Linda Doyle: I do not think it
fair immediately to link trust schools with the findings of Sir
Philip Hunter's report. We have moved from the Bill to a statutory
admissions code, and that was not the case when the White Paper
was being discussed. It is obvious that schools must obey the
law. I believe that Sir Philip's results show that a tremendous
number of problems are caused by very small issues. The two greatest,
I gather, are the definition of a sibling, and how to measure
the distance that a child lives from the school. Those issues
were involved in 2,000 breaches. I attended one of Sir Philip's
conferences in London on the recent admissions consultation that
closed in October. He is working on some fall-back definitions.
The statutory safeguards are in place now, and presumably there
will be moves to ensure that schools obey them. He said that many
breaches were misunderstandings, and presumably they will be sorted
out.
Q459 Annette Brooke: Do you think
that there is a case for the local authority to administer the
admissions codes, that we might then feel more secure, and that
anonymity should be introduced so that children are known only
by their initials and judged on criteria?

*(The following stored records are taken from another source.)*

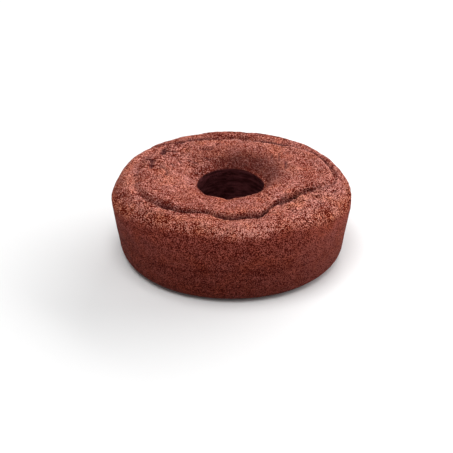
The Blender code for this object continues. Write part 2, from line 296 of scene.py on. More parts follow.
# Where the crust is more orange: just above the mould line, and on the front of the top
ORANGE = (
    (0, 0.6), (60, 0.3), (150, 0.3), (195, 1.0), (215, 0.7), (240, 0.4), (270, 0.2), (298, 0.3),
    (325, 1.5), (345, 1.4),
)
ORANGE_ABOVE = 0.004
ORANGE_REACH = 0.007
ORANGE_FRONT = 0.4
FRONT_TOP_R = 0.052
FRONT_ANGLES = (200, 330)
ORANGE_LOST = 0.8               # near the crack, and down the funnel from a radius inwards
ORANGE_END_R = 0.046
ORANGE_END_REACH = 0.006

# Darker: baked and painted shade on the shoulder above the mould line, and baked blotches outside the crack
# at the back
SINGED_AND_SHADED = (
    (0, 0.9), (30, 1.5), (60, 1.7), (100, 1.5), (150, 1.6), (180, 1.7), (200, 1.4), (220, 1.6),
    (238, 1.2), (250, 0.8), (258, -0.2), (275, -0.3), (288, 0.1), (300, 0.5), (320, 1.0), (340, 1.0),
)
SINGED_ABOVE = 0.006
SINGED_REACH = 0.0095
SINGED_BACK = (
    (0, 0.7), (30, 0.9), (60, 0.8), (76, 1.2), (95, 1.6), (108, 0.9), (125, 0.5), (145, 0.0), (200, 0.0),
    (300, 0.0), (335, 0.2),
)
BLOTCH_SIZE = 0.009
BLOTCH_SHARE = (0.6, 1.2)       # the middle of the blotches' strength, and how far it swings

# How far outwards the crack's painted shade lies. The further, the more ragged and broken it is.
CRACK_LEAN = (
    (15, 0.0020), (40, 0.0020), (62, 0.0030), (95, 0.0035), (120, 0.0030), (140, 0.0), (200, 0.0),
    (300, 0.0), (330, 0.0015), (350, 0.0035),
)
FULL_LEAN = 0.0035
RAGGED = ((0.4, 0.0045, 0.5), (0.6, 0.0018, 0.35))      # shift, size and height of each swell
RAGGED_REACH = 0.8
BREAK_PATCH = 0.008
BREAK_SHARE = (0.05, 1.4)
WALL_INNER = (0.65, 0.3)        # reach of the dark inwards, as parts of the face and of the lean
WALL_OUTER = (0.55, 0.2)        # and outwards, as parts of the gap and of the lean
WALL_LEAST = 0.0005
SPLIT_FULL = 0.0034             # depth from which the crack is as dark as it gets
SPLIT_POWER = 1.5

# Painted highlight on the crack's inner lip, and the dry, pale crust just outside it, partly painted light
CRACK_LIP_HIGHLIGHT = (
    (10, 1.3), (30, 1.4), (60, 1.5), (85, 1.6), (105, 1.3), (125, 0.8), (150, 0.0), (250, 0.0),
    (300, 0.5), (330, 0.3), (348, 0.8),
)
LIP_IN = 0.0034
LIP_REACH = 0.0021
DRY = (
    (20, 0.6), (100, 0.6), (180, 1.3), (205, 1.4), (225, 1.0), (290, 1.0), (305, 2.0), (322, 2.0),
    (340, 1.2),
)
DRY_START = 0.001
DRY_END = 0.024
DRY_FADE = 0.016

# Painted shade on the funnel, and a painted highlight on its edge where the rim is pushed in
FUNNEL_PAINTED_SHADE = (
    (0, 0.48), (20, 0.52), (60, 0.67), (100, 0.60), (118, 0.38), (135, 0.20), (175, 0.05), (270, 0.0),
    (330, 0.10), (345, 0.30),
)
SHADE_R = 0.068
SHADE_REACH = 0.026
RIM_LIGHT = 0.7 / 0.0038        # for each metre that the rim is pushed in
RIM_LIGHT_AT = 0.0012
RIM_LIGHT_REACH = 0.0018
HOLE_FADE = 0.01                # distance over which the underside's colour gives way to the hole's

# Paler and darker zones: angle, radius, how far each reaches both ways, and how much paler
# partly painted light and shade where the top slopes to or from the light, partly the crust's own tone
PAINTED_LIGHT_AND_TONE_ZONES = (
    (0, 0.072, 30, 0.007, -0.12),
    (6, 0.055, 9, 0.006, 0.20),
    (14, 0.073, 12, 0.007, -0.10),
    (155, 0.044, 15, 0.006, 0.07),
    (185, 0.096, 12, 0.006, 0.10),
    (187, 0.081, 14, 0.006, -0.22),
    (191, 0.107, 15, 0.007, -0.18),
    (197, 0.050, 28, 0.011, 0.19),
    (200, 0.094, 8, 0.006, 0.10),
    (218, 0.084, 9, 0.005, 0.10),
    (219, 0.100, 8, 0.009, 0.36),
    (222, 0.108, 7, 0.006, -0.12),
    (238, 0.060, 22, 0.010, 0.10),
    (262, 0.086, 5, 0.004, 0.10),
    (268, 0.051, 24, 0.009, -0.07),
    (268, 0.068, 10, 0.006, -0.08),
    (272, 0.066, 12, 0.008, -0.08),
    (279, 0.098, 12, 0.008, 0.14),
    (284, 0.104, 6, 0.006, 0.10),
    (294, 0.109, 6, 0.006, -0.10),
    (297, 0.0945, 7, 0.006, -0.12),
    (307, 0.104, 6, 0.006, 0.12),
    (308, 0.063, 8, 0.006, 0.12),
    (308, 0.081, 10, 0.006, 0.20),
    (312, 0.110, 7, 0.006, -0.12),
    (316, 0.074, 8, 0.006, 0.10),
    (322, 0.082, 7, 0.006, 0.10),
    (338, 0.089, 8, 0.005, 0.12),
    (343, 0.108, 8, 0.006, 0.12),
    (350, 0.062, 24, 0.006, 0.13),
    (356, 0.089, 14, 0.008, -0.09),
)

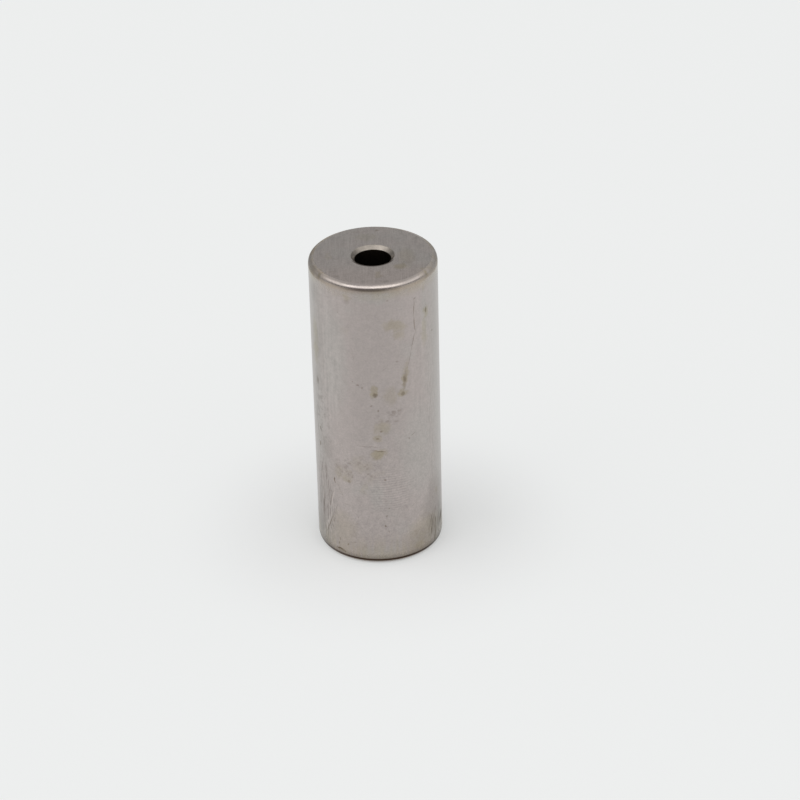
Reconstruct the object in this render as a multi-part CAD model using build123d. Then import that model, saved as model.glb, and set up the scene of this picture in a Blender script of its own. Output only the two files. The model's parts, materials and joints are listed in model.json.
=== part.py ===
from build123d import *
from math import radians, sin, tan
import os

# A crank pin: one hardened steel pin, turned from bar, bored on its axis and
# then ground on its wall and end faces. Its two ends are pressed into the crank
# webs, and the big-end bearing of the connecting rod runs on the wall between
# them. The pin stands on one end face, with its axis along +Z and the origin at
# the middle of the lower face. Both ends are alike. All sizes are in millimetres.

# Driving dimensions
PIN_DIAMETER = 20.0
PIN_LENGTH = 50.6
BORE_DIAMETER = 5.7
COUNTERSINK_DIAMETER = 6.8
COUNTERSINK_ANGLE = 90.0  # included angle, as a countersink leaves it
CORNER_RADIUS = 0.8  # small radius that breaks the edge of the end face
LEAD_IN_RADIUS = 2.0  # larger radius that eases the end into the web's hole
BLEND_ANGLE = 75.0  # turn of the surface at which one radius hands over to the other

# Worked out from them
PIN_RADIUS = PIN_DIAMETER / 2
BORE_RADIUS = BORE_DIAMETER / 2
COUNTERSINK_RADIUS = COUNTERSINK_DIAMETER / 2
COUNTERSINK_DEPTH = (COUNTERSINK_RADIUS - BORE_RADIUS) / tan(radians(COUNTERSINK_ANGLE / 2))
CORNER_REACH = CORNER_RADIUS * sin(radians(BLEND_ANGLE))
LEAD_IN_REACH = LEAD_IN_RADIUS * (1 - sin(radians(BLEND_ANGLE)))
END_FACE_RADIUS = PIN_RADIUS - CORNER_REACH - LEAD_IN_REACH


def crank_pin():
    """The pin as one solid: its half-section, turned once about the Z axis."""
    mid_height = Plane(origin=(0, PIN_LENGTH / 2, 0), z_dir=(0, 1, 0))
    with BuildPart() as pin:
        with BuildSketch(Plane.XZ):
            with BuildLine():
                # the upper end, from the bore out to the wall
                countersink = Line(
                    (BORE_RADIUS, PIN_LENGTH - COUNTERSINK_DEPTH),
                    (COUNTERSINK_RADIUS, PIN_LENGTH),
                )
                end_face = Line(countersink @ 1, (END_FACE_RADIUS, PIN_LENGTH))
                corner = JernArc(end_face @ 1, end_face % 1, CORNER_RADIUS, -BLEND_ANGLE)
                lead_in = JernArc(corner @ 1, corner % 1, LEAD_IN_RADIUS, BLEND_ANGLE - 90)
                # the lower end is the same, and the two walls join them
                mirror(about=mid_height)
                for upper in (countersink @ 0, lead_in @ 1):
                    Line(upper, (upper.X, PIN_LENGTH - upper.Y))
            make_face()
        revolve(axis=Axis.Z)
    return pin.part


os.makedirs("parts", exist_ok=True)
export_step(crank_pin(), "parts/crank_pin.step")
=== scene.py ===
import json
from math import atan2, cos, pi, radians, sin, tan

import bpy
from mathutils import Matrix, Vector


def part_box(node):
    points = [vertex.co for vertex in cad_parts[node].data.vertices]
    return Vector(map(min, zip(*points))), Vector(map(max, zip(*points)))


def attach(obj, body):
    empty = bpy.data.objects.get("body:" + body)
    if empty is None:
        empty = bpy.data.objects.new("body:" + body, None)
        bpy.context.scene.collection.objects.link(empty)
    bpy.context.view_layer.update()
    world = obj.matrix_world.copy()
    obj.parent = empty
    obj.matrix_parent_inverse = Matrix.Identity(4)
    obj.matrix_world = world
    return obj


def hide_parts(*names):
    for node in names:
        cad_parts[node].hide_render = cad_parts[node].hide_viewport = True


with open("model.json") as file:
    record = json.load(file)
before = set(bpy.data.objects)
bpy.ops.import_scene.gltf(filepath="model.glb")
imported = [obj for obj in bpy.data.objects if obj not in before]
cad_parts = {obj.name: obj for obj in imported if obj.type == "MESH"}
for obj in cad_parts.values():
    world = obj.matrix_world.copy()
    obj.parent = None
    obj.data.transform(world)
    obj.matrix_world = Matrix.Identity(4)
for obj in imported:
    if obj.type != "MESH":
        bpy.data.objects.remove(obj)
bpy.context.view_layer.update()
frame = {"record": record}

# ------------------------------------------------------------------------------------------------
# The studio: the pin stands on a wide sheet of pale paper. A high bank of lights runs round its front
# and both sides, and a long lens looks down on it from the front, a little off level.
# ------------------------------------------------------------------------------------------------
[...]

Linda Doyle: I think some of the
issues were in the consultation, including whether local authorities
should have a strong role. Certainly, at the conference that I
went to, opinions between local authorities differed on whether
they wanted that role. The important thing is the changethere
is a statutory code and it must be obeyed by all schoolsand
the checks and balances. On the whole, as John described, trust
schools are discussing their admissions criteria with their local
authorities on the admissions forum. They have representation
on the forum, as do all foundation schools. That does not mean
that they can have a completely different set of rules, but they
can discuss their own opinions. They cannot become selective,
although some trust schools become trust schools as selective
schools, and then the status quo is maintained.